▶ Short exercise: Exactly the lines from the one with "return maker" to the one with "bpy.data.objects.remove(obj)", both included, are to be printed again; leave out the rest.

▶ Data block:
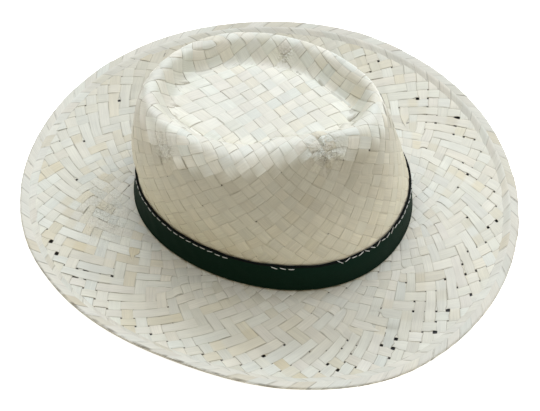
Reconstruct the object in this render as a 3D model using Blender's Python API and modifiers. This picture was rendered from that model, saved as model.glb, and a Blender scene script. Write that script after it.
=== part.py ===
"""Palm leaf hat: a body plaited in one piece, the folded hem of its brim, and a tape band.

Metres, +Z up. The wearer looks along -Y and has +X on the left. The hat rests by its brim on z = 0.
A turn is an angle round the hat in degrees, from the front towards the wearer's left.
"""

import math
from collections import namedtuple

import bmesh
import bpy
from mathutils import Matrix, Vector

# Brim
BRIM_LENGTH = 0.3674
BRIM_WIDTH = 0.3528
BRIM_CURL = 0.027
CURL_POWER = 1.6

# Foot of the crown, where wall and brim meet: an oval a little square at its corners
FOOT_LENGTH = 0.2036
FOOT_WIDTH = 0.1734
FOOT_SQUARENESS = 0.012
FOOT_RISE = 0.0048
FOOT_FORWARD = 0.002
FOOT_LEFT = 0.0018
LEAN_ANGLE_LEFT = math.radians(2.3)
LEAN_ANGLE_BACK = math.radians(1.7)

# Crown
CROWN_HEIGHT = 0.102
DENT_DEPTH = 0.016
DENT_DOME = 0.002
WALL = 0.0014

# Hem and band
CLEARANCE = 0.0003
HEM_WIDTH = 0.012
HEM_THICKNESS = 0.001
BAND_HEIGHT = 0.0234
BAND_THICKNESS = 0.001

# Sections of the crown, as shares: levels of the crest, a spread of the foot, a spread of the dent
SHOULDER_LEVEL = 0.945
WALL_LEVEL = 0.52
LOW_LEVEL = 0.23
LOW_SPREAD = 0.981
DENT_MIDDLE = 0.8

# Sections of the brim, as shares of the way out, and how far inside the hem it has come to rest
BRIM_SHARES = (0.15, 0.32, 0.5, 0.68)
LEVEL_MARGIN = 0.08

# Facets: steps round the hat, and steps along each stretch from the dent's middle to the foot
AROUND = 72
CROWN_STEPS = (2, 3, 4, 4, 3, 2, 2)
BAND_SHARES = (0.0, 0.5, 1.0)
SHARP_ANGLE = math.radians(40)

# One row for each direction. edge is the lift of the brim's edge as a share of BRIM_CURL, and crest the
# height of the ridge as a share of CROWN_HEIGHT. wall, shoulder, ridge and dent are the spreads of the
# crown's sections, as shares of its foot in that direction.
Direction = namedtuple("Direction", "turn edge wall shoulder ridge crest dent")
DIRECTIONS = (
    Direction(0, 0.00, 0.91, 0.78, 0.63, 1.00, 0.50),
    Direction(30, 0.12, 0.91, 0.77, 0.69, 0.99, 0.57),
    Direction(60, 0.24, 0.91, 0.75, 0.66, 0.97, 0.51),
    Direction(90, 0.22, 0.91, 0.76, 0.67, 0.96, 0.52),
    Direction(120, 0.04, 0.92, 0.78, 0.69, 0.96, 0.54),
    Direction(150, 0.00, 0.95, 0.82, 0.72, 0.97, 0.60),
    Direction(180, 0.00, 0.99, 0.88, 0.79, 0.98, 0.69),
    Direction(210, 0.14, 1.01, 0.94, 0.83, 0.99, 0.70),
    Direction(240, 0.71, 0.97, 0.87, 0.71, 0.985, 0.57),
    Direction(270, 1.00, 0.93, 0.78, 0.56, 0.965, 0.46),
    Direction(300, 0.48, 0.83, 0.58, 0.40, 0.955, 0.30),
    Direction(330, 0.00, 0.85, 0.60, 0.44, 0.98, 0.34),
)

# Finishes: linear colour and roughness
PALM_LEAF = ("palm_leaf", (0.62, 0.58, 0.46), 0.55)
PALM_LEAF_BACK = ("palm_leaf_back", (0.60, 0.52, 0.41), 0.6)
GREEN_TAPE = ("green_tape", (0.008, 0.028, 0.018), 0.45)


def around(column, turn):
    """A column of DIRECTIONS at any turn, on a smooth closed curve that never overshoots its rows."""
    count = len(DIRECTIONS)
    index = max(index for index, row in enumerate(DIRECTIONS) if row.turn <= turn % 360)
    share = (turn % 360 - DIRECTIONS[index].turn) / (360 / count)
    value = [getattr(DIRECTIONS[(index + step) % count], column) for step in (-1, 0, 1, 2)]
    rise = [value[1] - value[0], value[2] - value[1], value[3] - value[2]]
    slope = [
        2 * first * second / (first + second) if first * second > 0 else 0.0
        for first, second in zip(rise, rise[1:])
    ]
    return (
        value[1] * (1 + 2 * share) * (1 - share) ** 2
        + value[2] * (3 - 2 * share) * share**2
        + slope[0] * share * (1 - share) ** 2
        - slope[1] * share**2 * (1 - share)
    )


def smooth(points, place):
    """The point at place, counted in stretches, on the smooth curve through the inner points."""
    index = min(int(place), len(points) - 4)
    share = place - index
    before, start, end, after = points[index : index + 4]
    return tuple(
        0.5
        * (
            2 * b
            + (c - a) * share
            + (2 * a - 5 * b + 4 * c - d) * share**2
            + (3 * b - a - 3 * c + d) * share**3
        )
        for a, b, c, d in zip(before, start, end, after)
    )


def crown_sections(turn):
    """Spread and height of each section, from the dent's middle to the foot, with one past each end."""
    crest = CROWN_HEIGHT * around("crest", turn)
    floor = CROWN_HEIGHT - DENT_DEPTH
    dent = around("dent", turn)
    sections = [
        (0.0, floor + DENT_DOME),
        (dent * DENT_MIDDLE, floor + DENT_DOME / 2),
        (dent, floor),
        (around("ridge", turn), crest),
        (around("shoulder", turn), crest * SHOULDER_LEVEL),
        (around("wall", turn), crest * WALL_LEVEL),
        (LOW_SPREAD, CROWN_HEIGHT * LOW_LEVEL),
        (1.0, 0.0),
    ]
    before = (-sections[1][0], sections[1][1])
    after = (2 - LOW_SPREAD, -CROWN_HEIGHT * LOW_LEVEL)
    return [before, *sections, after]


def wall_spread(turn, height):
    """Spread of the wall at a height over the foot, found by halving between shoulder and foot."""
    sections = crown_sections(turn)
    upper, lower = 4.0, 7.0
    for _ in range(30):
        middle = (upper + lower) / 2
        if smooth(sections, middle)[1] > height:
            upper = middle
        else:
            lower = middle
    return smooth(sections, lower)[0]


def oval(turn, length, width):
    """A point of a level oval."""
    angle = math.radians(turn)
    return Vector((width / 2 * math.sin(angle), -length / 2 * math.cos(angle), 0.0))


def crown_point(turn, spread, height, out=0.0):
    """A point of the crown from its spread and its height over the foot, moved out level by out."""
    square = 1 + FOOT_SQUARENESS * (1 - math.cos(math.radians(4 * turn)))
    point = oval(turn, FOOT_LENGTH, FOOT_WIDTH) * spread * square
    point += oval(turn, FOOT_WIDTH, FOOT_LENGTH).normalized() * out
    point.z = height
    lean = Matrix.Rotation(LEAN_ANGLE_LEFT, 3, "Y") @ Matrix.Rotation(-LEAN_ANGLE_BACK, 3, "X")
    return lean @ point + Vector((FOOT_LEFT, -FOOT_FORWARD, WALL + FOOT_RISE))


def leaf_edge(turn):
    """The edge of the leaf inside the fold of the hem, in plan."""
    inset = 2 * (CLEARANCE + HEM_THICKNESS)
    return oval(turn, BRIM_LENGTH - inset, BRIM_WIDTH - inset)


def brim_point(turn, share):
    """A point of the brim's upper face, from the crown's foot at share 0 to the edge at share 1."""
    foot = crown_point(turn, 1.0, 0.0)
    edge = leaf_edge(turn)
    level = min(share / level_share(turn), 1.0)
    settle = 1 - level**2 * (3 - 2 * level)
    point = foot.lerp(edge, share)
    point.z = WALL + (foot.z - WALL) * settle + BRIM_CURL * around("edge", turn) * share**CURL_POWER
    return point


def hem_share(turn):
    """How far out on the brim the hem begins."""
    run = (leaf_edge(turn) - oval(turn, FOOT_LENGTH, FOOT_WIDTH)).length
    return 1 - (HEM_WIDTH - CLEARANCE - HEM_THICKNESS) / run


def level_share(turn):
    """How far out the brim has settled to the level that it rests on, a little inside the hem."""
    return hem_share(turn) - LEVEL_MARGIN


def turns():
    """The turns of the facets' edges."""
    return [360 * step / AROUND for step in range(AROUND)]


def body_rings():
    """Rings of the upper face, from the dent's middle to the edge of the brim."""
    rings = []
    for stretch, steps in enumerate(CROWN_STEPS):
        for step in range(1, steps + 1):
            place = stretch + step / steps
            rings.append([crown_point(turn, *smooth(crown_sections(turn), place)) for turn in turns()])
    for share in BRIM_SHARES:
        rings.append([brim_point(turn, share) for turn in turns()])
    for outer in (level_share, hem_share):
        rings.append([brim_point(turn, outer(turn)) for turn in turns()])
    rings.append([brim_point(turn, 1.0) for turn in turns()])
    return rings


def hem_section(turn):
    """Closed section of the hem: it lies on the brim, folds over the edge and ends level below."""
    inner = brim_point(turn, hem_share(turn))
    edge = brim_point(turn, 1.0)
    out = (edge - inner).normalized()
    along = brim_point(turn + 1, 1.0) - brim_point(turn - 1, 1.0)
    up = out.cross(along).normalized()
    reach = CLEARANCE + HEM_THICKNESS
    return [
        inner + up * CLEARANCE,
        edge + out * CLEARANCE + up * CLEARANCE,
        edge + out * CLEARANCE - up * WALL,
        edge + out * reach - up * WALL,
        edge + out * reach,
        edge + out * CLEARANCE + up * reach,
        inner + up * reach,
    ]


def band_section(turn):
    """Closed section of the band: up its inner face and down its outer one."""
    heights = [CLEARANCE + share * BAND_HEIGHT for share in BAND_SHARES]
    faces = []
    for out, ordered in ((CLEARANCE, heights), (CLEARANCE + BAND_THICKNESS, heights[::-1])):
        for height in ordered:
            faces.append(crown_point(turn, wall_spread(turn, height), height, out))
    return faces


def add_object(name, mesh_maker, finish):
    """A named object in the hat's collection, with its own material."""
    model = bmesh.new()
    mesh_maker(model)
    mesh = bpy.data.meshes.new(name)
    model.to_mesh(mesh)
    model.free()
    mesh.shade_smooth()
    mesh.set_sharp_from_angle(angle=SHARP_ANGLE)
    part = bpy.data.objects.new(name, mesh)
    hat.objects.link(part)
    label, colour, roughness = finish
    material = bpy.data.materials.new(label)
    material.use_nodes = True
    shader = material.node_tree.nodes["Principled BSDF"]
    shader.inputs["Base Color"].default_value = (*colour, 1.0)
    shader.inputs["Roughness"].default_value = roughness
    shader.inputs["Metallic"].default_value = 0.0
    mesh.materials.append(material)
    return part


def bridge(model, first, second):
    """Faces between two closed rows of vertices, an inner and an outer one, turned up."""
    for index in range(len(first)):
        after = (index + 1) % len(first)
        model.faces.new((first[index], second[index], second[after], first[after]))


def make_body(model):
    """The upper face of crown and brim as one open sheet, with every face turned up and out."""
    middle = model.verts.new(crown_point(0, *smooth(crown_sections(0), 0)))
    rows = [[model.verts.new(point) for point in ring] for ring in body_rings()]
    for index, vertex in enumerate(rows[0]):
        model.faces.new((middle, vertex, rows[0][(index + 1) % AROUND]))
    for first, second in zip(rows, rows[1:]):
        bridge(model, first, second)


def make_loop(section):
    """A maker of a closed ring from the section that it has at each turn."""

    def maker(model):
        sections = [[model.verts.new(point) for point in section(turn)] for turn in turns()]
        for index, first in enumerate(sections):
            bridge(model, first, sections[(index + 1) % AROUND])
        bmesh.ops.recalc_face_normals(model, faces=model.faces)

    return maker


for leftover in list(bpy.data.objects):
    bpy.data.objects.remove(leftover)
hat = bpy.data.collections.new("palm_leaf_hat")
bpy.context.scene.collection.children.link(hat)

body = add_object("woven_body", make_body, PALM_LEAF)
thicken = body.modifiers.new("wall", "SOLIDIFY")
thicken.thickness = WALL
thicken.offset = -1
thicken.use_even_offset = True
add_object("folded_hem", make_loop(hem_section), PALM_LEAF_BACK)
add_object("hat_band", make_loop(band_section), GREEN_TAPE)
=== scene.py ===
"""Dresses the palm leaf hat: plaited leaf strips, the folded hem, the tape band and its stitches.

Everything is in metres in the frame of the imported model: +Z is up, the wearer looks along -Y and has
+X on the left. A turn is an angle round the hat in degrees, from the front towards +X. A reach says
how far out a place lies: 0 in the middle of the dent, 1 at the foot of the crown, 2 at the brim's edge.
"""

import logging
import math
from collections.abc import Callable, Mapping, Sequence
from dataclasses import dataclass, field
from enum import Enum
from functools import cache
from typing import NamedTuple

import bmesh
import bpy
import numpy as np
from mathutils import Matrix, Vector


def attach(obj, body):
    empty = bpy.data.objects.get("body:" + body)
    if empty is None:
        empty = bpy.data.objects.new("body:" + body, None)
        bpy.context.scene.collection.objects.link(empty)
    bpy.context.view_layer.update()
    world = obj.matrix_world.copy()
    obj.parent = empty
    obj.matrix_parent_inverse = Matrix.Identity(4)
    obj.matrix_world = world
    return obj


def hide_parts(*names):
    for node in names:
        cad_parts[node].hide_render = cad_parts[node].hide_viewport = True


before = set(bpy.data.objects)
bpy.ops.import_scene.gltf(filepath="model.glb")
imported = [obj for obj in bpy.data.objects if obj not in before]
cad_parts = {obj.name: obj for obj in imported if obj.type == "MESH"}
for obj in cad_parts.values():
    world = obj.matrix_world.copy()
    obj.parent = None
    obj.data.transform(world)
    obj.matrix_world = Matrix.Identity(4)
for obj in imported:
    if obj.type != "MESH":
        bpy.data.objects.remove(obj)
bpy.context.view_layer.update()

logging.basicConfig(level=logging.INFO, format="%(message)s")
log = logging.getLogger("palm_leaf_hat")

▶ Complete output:
    return maker


for leftover in list(bpy.data.objects):
    bpy.data.objects.remove(leftover)
hat = bpy.data.collections.new("palm_leaf_hat")
bpy.context.scene.collection.children.link(hat)

body = add_object("woven_body", make_body, PALM_LEAF)
thicken = body.modifiers.new("wall", "SOLIDIFY")
thicken.thickness = WALL
thicken.offset = -1
thicken.use_even_offset = True
add_object("folded_hem", make_loop(hem_section), PALM_LEAF_BACK)
add_object("hat_band", make_loop(band_section), GREEN_TAPE)
=== scene.py ===
"""Dresses the palm leaf hat: plaited leaf strips, the folded hem, the tape band and its stitches.

Everything is in metres in the frame of the imported model: +Z is up, the wearer looks along -Y and has
+X on the left. A turn is an angle round the hat in degrees, from the front towards +X. A reach says
how far out a place lies: 0 in the middle of the dent, 1 at the foot of the crown, 2 at the brim's edge.
"""

import logging
import math
from collections.abc import Callable, Mapping, Sequence
from dataclasses import dataclass, field
from enum import Enum
from functools import cache
from typing import NamedTuple

import bmesh
import bpy
import numpy as np
from mathutils import Matrix, Vector


def attach(obj, body):
    empty = bpy.data.objects.get("body:" + body)
    if empty is None:
        empty = bpy.data.objects.new("body:" + body, None)
        bpy.context.scene.collection.objects.link(empty)
    bpy.context.view_layer.update()
    world = obj.matrix_world.copy()
    obj.parent = empty
    obj.matrix_parent_inverse = Matrix.Identity(4)
    obj.matrix_world = world
    return obj


def hide_parts(*names):
    for node in names:
        cad_parts[node].hide_render = cad_parts[node].hide_viewport = True


before = set(bpy.data.objects)
bpy.ops.import_scene.gltf(filepath="model.glb")
imported = [obj for obj in bpy.data.objects if obj not in before]
cad_parts = {obj.name: obj for obj in imported if obj.type == "MESH"}
for obj in cad_parts.values():
    world = obj.matrix_world.copy()
    obj.parent = None
    obj.data.transform(world)
    obj.matrix_world = Matrix.Identity(4)
for obj in imported:
    if obj.type != "MESH":
        bpy.data.objects.remove(obj)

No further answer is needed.